The Ravens team takes a knee. Image from YouTube video.

Right now there is a heated and ongoing debate raging in America around kneeling during the singing of the national anthem during sporting events. The debate has entered into a new phase in the NFL thanks in part to the inflaming words of Donald Trump, who referred to players who kneel as “sons of b*tches” and implied they needed to be fired. Many have noted his clear scorn for players of color compared to his apologetic tone for white supremacists in Charlottesville who echoed Nazi chants and carried tiki torches reminiscent of KKK rallies.

A little over a year ago, I wrote an article for Atlanta Black Star entitled, “Colin Kaepernick is Right: The Problem with Saluting the American Flag.” Back then, the protest was merely in its infancy and little did we know how large it would become and that going into the following season we’d still be talking about it, but with even more passion than we were at the time. However, now that the debate has moved into a new phase, I’ve been pondering evermore on the inconvenient relationship between blackness and patriotism.

It is true that blacks have fought in every major war in U.S. history. Our claim to this land is rock solid and cannot be challenged. The blood, sweat, and tears of our ancestors who were enslaved and played a critical role in America’s long-term viability are not up for debate. It was the wealth they generated that provided the capital necessary to wage war. It was their bloody backs and powerful arms that held this land upon their shoulders like the Titan named Atlas from Greek mythology. Truly, America would not be the country it is today without black people. So then, therefore, why is our patriotism so easily challenged by so many in this country?  Herein lies the inconvenience of blackness mixed with hyper-patriotism, because while we have fought and died in wars and honored the Constitution just as much as other Americans, our Constitutional rights as Americans have always been under attack!

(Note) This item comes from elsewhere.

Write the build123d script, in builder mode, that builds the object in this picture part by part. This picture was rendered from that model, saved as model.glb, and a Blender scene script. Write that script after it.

Kaepernick and others like him, such as Martellus Bennett, have been clear about why they do what they do. It is the propagandistic Right in America that seeks to hijack the narrative and turn what is really a patriotic act of non-violent protest into an “attack on the flag.” To many, patriotism isn’t simply about fighting for what America stands for – it’s about being blindly loyal to a piece of cloth. It’s about turning off your mind and covering your eyes to consistent and inconvenient forms of injustice that continue to be perpetuated in America. Forms of injustice such as various acts of state-sanctioned violence against Americans. The poisoning of water in Flint, Michigan, which has led to an increase in fetal deaths and miscarriages – and they are still without clean water! Historic economic inequality so massive that it’s said the average black family would need 228 years to build the wealth white families have today! This isn’t including recent reports that have shown that the median wealth of black Americans will plummet to zero by 2053! To say athletes in America don’t have something to kneel for is to be oblivious to the plight of your fellow Americans.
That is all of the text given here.